%%
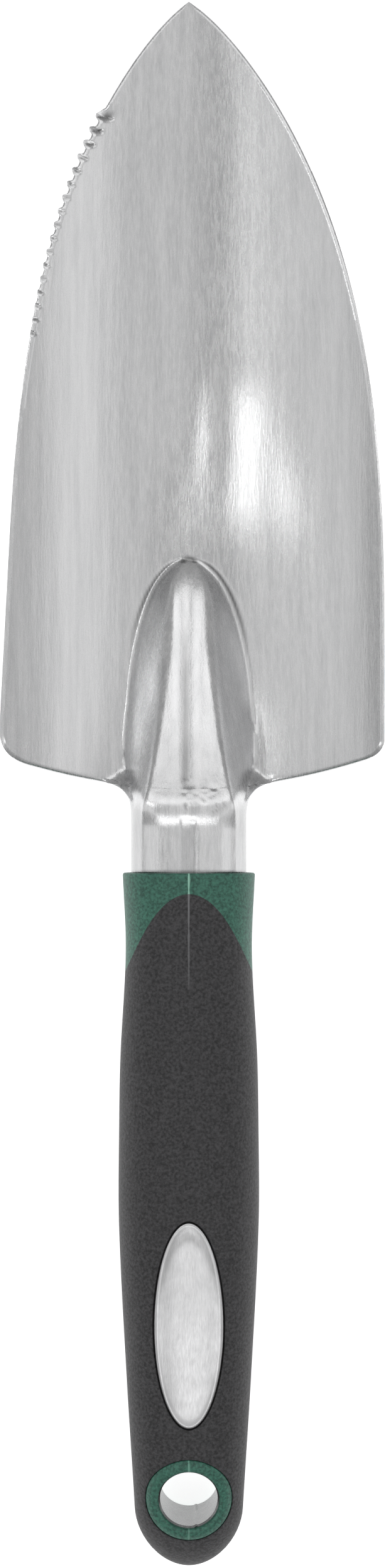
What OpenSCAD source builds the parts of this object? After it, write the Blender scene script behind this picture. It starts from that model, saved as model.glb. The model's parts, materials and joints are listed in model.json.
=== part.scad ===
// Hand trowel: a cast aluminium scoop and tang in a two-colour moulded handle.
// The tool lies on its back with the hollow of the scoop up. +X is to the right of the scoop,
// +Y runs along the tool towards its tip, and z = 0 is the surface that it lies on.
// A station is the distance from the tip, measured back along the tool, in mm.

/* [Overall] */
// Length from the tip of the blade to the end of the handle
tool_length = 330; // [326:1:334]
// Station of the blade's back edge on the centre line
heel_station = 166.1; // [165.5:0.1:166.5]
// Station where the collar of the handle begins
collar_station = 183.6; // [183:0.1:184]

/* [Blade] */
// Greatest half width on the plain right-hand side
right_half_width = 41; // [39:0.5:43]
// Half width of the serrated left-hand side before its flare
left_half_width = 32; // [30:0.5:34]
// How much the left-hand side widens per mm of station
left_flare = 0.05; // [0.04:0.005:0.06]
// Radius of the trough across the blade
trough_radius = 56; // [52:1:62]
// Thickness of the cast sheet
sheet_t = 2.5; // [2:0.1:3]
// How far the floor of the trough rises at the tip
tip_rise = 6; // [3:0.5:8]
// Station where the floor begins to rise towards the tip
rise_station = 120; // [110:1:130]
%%
WHAT TO PRODUCE: Return only the lines spanning from the first line of the material through the line with "tool, in mm.", copied exactly, both ends kept.

EXERCISE ANSWER:
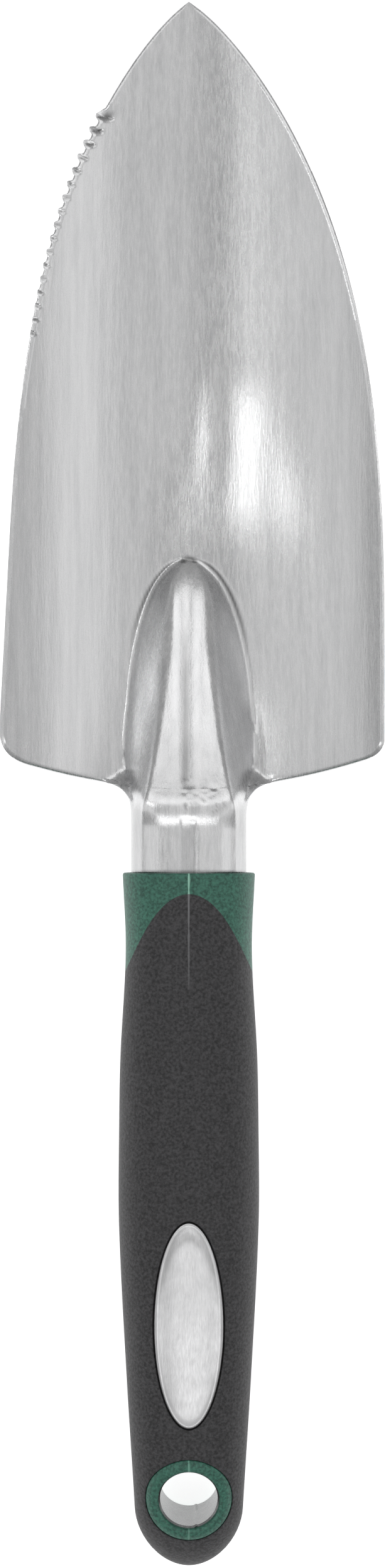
What OpenSCAD source builds the parts of this object? After it, write the Blender scene script behind this picture. It starts from that model, saved as model.glb. The model's parts, materials and joints are listed in model.json.
=== part.scad ===
// Hand trowel: a cast aluminium scoop and tang in a two-colour moulded handle.
// The tool lies on its back with the hollow of the scoop up. +X is to the right of the scoop,
// +Y runs along the tool towards its tip, and z = 0 is the surface that it lies on.
// A station is the distance from the tip, measured back along the tool, in mm.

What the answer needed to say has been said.